• WHAT THE TASK ASKS:
Print verbatim the opening line of the material and every subsequent line through the one containing "# Millimetres. The".

▼

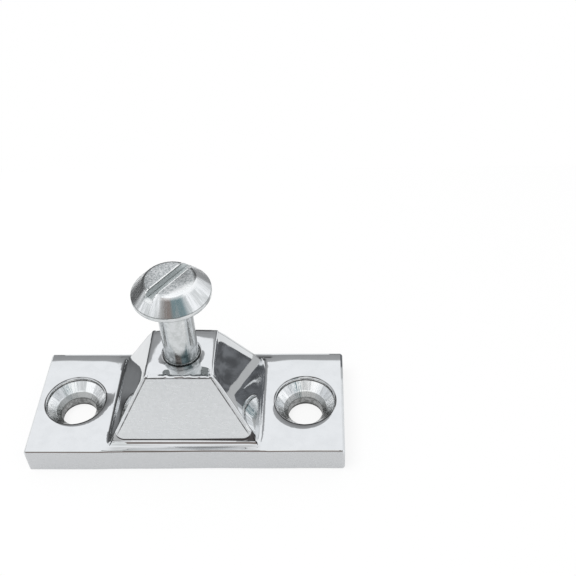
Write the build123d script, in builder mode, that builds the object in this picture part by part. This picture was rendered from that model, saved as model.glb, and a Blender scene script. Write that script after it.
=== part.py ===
from build123d import *
import os

# Deck hinge for a canopy frame: a cast stainless base and the slotted pivot screw that stands in it.
# Millimetres. The origin is the middle of the base's underside, +X along the plate, +Z up the pivot screw.

# Base plate
plate_length = 60.0
plate_width = 25.0
plate_thickness = 5.5
plate_corner_radius = 0.8
plate_rim_radius = 0.45

# Pyramid boss, grown out of the middle of the plate. Its foot leaves a ledge along each long side
# of the plate, and a land beside each countersink.
boss_ledge = 2.0
boss_land = 2.75
boss_top_length = 12.4
boss_top_width = 11.7
boss_height = 13.9
boss_ridge_radius = 0.5
boss_top_edge_radius = 0.25
boss_root_radius = 1.4

# Countersunk screw holes, set in from the plate's ends
screw_hole_inset = 7.5
screw_hole_radius = 3.4
countersink_radius = 5.75
countersink_angle = 86.0
countersink_lip = 0.8
countersink_rim_radius = 0.3

# Pivot screw, from its foot upwards
shank_radius = 3.15
free_length = 14.6
foot_radius = 3.42
foot_thickness = 0.55
foot_edge_radius = 0.15
flare_height = 1.7
head_radius = 7.0
head_rim_thickness = 0.88
head_height = 3.75
head_flat_radius = 4.4
head_edge_radius = 0.2
slot_width = 1.8
slot_depth = 1.35
slot_angle = 54.0

# Threaded end, drawn at its crest, and the tapped hole that it runs in
thread_radius = 2.95
thread_length = 9.0
thread_relief_radius = 2.4
thread_relief_length = 0.9
thread_tip_chamfer = 0.6
thread_clearance = 0.05
tapped_hole_spare = 1.6

# Recess in the top of the boss that the screw's foot seats in
recess_depth = 0.35
recess_clearance = 0.3

# Spacings that follow from the sizes above
screw_hole_spacing = plate_length - 2 * screw_hole_inset
boss_foot_length = screw_hole_spacing - 2 * (countersink_radius + boss_land)
boss_foot_width = plate_width - 2 * boss_ledge

# Levels that follow from the sizes above
boss_top = plate_thickness + boss_height
seat_level = boss_top - recess_depth
thread_tip = seat_level - thread_length
hole_floor = thread_tip - tapped_hole_spare
foot_top = seat_level + foot_thickness
shank_start = foot_top + flare_height
head_underside = boss_top + free_length
head_rim_top = head_underside + head_rim_thickness
head_top = head_underside + head_height

# The flare is one arc, tangent to the shank where it starts
flare_step = foot_radius - foot_edge_radius - shank_radius
flare_radius = (flare_step**2 + flare_height**2) / (2 * flare_step)

with BuildPart() as hinge_base:
    # The boss: its outline seen from the front, cut to its outline seen from the end
    with BuildSketch(Plane.XZ):
        with BuildLine():
            Polyline(
                (-boss_foot_length / 2, plate_thickness),
                (boss_foot_length / 2, plate_thickness),
                (boss_top_length / 2, boss_top),
                (-boss_top_length / 2, boss_top),
                close=True,
            )
        make_face()
    extrude(amount=boss_foot_width / 2, both=True)
    with BuildSketch(Plane.YZ):
        with BuildLine():
            Polyline(
                (-boss_foot_width / 2, plate_thickness),
                (boss_foot_width / 2, plate_thickness),
                (boss_top_width / 2, boss_top),
                (-boss_top_width / 2, boss_top),
                close=True,
            )
        make_face()
    extrude(amount=boss_foot_length / 2, both=True, mode=Mode.INTERSECT)

    # The plate under it, with its upright corners rounded
    with BuildSketch():
        RectangleRounded(plate_length, plate_width, plate_corner_radius)
    extrude(amount=plate_thickness)

    # The four sloping ridges, then the edge of the flat top
    ridges = (
        hinge_base.edges()
        .filter_by(Axis.X, reverse=True)
        .filter_by(Axis.Y, reverse=True)
        .filter_by_position(Axis.Z, plate_thickness, boss_top, inclusive=(False, False))
    )
    fillet(ridges, boss_ridge_radius)
    boss_face = hinge_base.faces().sort_by(Axis.Z)[-1]
    fillet(boss_face.outer_wire().edges(), boss_top_edge_radius)

    # The root, where the boss runs into the plate's top face
    plate_face = hinge_base.faces().filter_by(Axis.Z).sort_by(Axis.Z)[1]
    fillet(plate_face.inner_wires()[0].edges(), boss_root_radius)

    # The polished rim round the plate's top face
    plate_face = hinge_base.faces().filter_by(Axis.Z).sort_by(Axis.Z)[1]
    fillet(plate_face.outer_wire().edges(), plate_rim_radius)

    # The countersunk screw holes, sunk below a short upright lip, with their rims polished round
    with Locations(Plane.XY.offset(plate_thickness - countersink_lip)):
        with GridLocations(screw_hole_spacing, 0, 2, 1):
            CounterSinkHole(
                radius=screw_hole_radius,
                counter_sink_radius=countersink_radius,
                counter_sink_angle=countersink_angle,
            )
    plate_face = hinge_base.faces().filter_by(Axis.Z).sort_by(Axis.Z)[1]
    rims = plate_face.edges().filter_by(GeomType.CIRCLE).sort_by(SortBy.RADIUS)[-2:]
    fillet(rims, countersink_rim_radius)

    # The tapped hole and the recess round its mouth
    with Locations(Plane.XY.offset(boss_top)):
        Hole(radius=thread_radius + thread_clearance, depth=boss_top - hole_floor)
        Hole(radius=foot_radius + recess_clearance, depth=recess_depth)

with BuildPart() as pivot_screw:
    # Half of the turned profile, from the tip of the thread round to the flat of the head
    with BuildSketch(Plane.XZ):
        with BuildLine():
            Polyline(
                (0, thread_tip),
                (thread_radius - thread_tip_chamfer, thread_tip),
                (thread_radius, thread_tip + thread_tip_chamfer),
                (thread_radius, seat_level - thread_relief_length),
                (thread_relief_radius, seat_level - thread_relief_length),
                (thread_relief_radius, seat_level),
                (foot_radius, seat_level),
                (foot_radius, foot_top - foot_edge_radius),
            )
            RadiusArc(
                (foot_radius, foot_top - foot_edge_radius),
                (foot_radius - foot_edge_radius, foot_top),
                -foot_edge_radius,
            )
            RadiusArc(
                (foot_radius - foot_edge_radius, foot_top),
                (shank_radius, shank_start),
                flare_radius,
            )
            Polyline(
                (shank_radius, shank_start),
                (shank_radius, head_underside),
                (head_radius, head_underside),
                (head_radius, head_rim_top),
                (head_flat_radius, head_top),
                (0, head_top),
                (0, thread_tip),
            )
        make_face()
    revolve(axis=Axis.Z)

    # The softened edges of the head: both edges of its rim, and the edge of its flat
    head_edges = pivot_screw.edges().filter_by(GeomType.CIRCLE).sort_by(SortBy.RADIUS)[-3:]
    fillet(head_edges, head_edge_radius)

    # The screwdriver slot, right across the head
    with BuildSketch(Plane.XY.offset(head_top)):
        Rectangle(2 * head_radius + slot_width, slot_width, rotation=slot_angle)
    extrude(amount=-slot_depth, mode=Mode.SUBTRACT)

os.makedirs("parts", exist_ok=True)

hinge_base.part.label = "hinge_base"
export_step(hinge_base.part, "parts/hinge_base.step")

pivot_screw.part.label = "pivot_screw"
export_step(pivot_screw.part, "parts/pivot_screw.step")

print("overall height", round(head_top, 2))
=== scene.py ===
"""Deck hinge for a canopy frame: a polished casting and the slotted pivot screw that stands in it.

Both pieces are modelled in millimetres, brought to metres when they are finished, and dressed
with procedural metal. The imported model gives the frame, the bodies and the places.
"""

import logging
import math
from dataclasses import dataclass
from enum import Enum
from typing import Callable, Sequence

import bpy
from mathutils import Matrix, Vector

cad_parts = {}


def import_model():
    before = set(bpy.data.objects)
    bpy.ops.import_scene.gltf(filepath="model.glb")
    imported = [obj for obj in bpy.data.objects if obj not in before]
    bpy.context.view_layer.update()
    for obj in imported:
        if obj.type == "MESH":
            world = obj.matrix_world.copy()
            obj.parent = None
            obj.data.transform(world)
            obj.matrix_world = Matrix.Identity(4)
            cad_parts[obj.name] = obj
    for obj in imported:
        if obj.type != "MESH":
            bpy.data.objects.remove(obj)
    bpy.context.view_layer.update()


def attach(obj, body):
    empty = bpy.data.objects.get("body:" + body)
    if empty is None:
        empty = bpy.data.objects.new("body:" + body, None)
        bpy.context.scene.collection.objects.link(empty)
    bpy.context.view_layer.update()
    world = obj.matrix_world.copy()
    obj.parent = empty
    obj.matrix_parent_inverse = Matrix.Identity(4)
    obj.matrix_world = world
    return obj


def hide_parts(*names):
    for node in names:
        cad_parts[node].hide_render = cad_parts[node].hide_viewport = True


LOG = logging.getLogger("deck_hinge")
MM = 0.001
Outline = list[tuple[float, float]]
Colour = tuple[float, float, float]
Socket = bpy.types.NodeSocket
EdgeTest = Callable[[Vector, Vector], bool]


class Body(Enum):
    """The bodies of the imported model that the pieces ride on."""

    BASE = "base"
    SCREW = "screw"


class Slot(Enum):
    """The record's material slots."""

    CASTING = "polished_casting"
    SCREW = "turned_screw"


class Cut(Enum):
    """Ways in which one solid works on another."""

    JOIN = "UNION"
    REMOVE = "DIFFERENCE"
    KEEP_COMMON = "INTERSECT"


# Modelling bench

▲

• ANSWER FOR THE TASK:
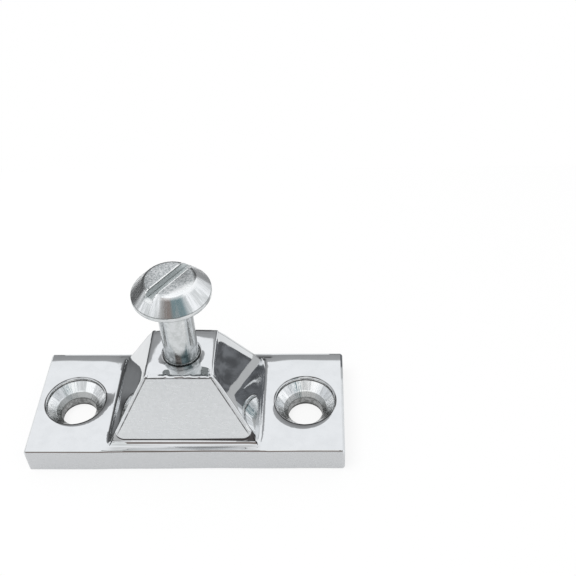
Write the build123d script, in builder mode, that builds the object in this picture part by part. This picture was rendered from that model, saved as model.glb, and a Blender scene script. Write that script after it.
=== part.py ===
from build123d import *
import os

# Deck hinge for a canopy frame: a cast stainless base and the slotted pivot screw that stands in it.
# Millimetres. The origin is the middle of the base's underside, +X along the plate, +Z up the pivot screw.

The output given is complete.